→ What is being asked
Reproduce all of the data exactly.

→ Given material
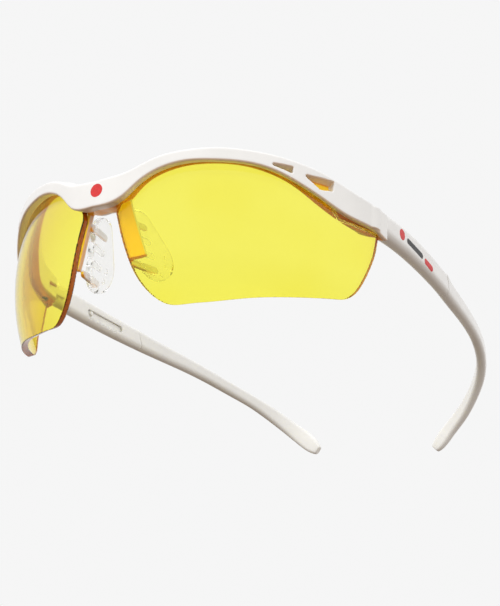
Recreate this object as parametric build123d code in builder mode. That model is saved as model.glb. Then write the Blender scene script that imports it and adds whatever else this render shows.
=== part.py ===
from build123d import *
from math import cos, radians, sin, sqrt, tan
import os

# Half-rim sports protective goggles, in millimetres.
# +Z is up, the lenses face -Y, the temples run back along +Y and the wearer's left is +X.
# The goggles stand on the lower edges of the lenses and on the ends of the temples.
# Both lenses are cut from one sphere, so every place is measured from that sphere's centre.

# Driving dimensions
LENS_RADIUS = 66.0
LENS_THICKNESS = 2.2
SPHERE_Y = -21.69
SPHERE_Z = 28.13
LENS_AXIS_LONGITUDE = 40.0

BROW_EDGE_RADIUS = 0.6

HINGE_X = 62.0
HINGE_Y = -15.0
SCREW_DIAMETER = 1.6
SCREW_HEAD_DIAMETER = 2.8
SCREW_HEAD_HEIGHT = 0.9
SCREW_LENGTH = 5.4
SCREW_BORE_CLEARANCE = 0.04
CROSS_RECESS = (2.0, 0.4, 0.45)
EAR_RADIUS = 4.1
KNUCKLE_RADIUS = 3.0
KNUCKLE_BOTTOM = 6.9
KNUCKLE_TOP = 9.5
HINGE_GAP = 0.12
EAR_BOTTOM = 4.95
EAR_TOP = 12.0
PARTING_Y = -10.0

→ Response
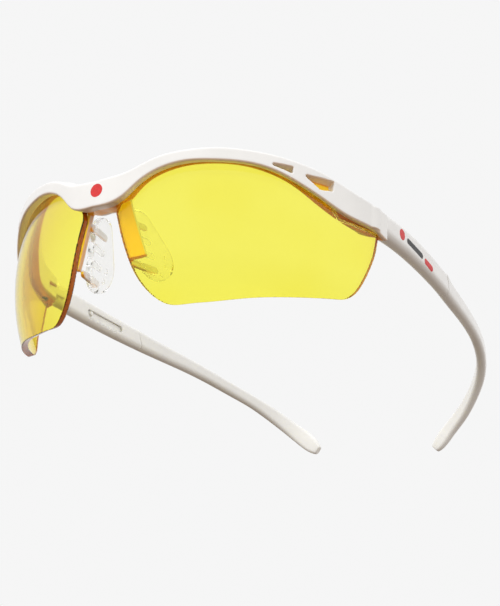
Recreate this object as parametric build123d code in builder mode. That model is saved as model.glb. Then write the Blender scene script that imports it and adds whatever else this render shows.
=== part.py ===
from build123d import *
from math import cos, radians, sin, sqrt, tan
import os

# Half-rim sports protective goggles, in millimetres.
# +Z is up, the lenses face -Y, the temples run back along +Y and the wearer's left is +X.
# The goggles stand on the lower edges of the lenses and on the ends of the temples.
# Both lenses are cut from one sphere, so every place is measured from that sphere's centre.

# Driving dimensions
LENS_RADIUS = 66.0
LENS_THICKNESS = 2.2
SPHERE_Y = -21.69
SPHERE_Z = 28.13
LENS_AXIS_LONGITUDE = 40.0

BROW_EDGE_RADIUS = 0.6

HINGE_X = 62.0
HINGE_Y = -15.0
SCREW_DIAMETER = 1.6
SCREW_HEAD_DIAMETER = 2.8
SCREW_HEAD_HEIGHT = 0.9
SCREW_LENGTH = 5.4
SCREW_BORE_CLEARANCE = 0.04
CROSS_RECESS = (2.0, 0.4, 0.45)
EAR_RADIUS = 4.1
KNUCKLE_RADIUS = 3.0
KNUCKLE_BOTTOM = 6.9
KNUCKLE_TOP = 9.5
HINGE_GAP = 0.12
EAR_BOTTOM = 4.95
EAR_TOP = 12.0
PARTING_Y = -10.0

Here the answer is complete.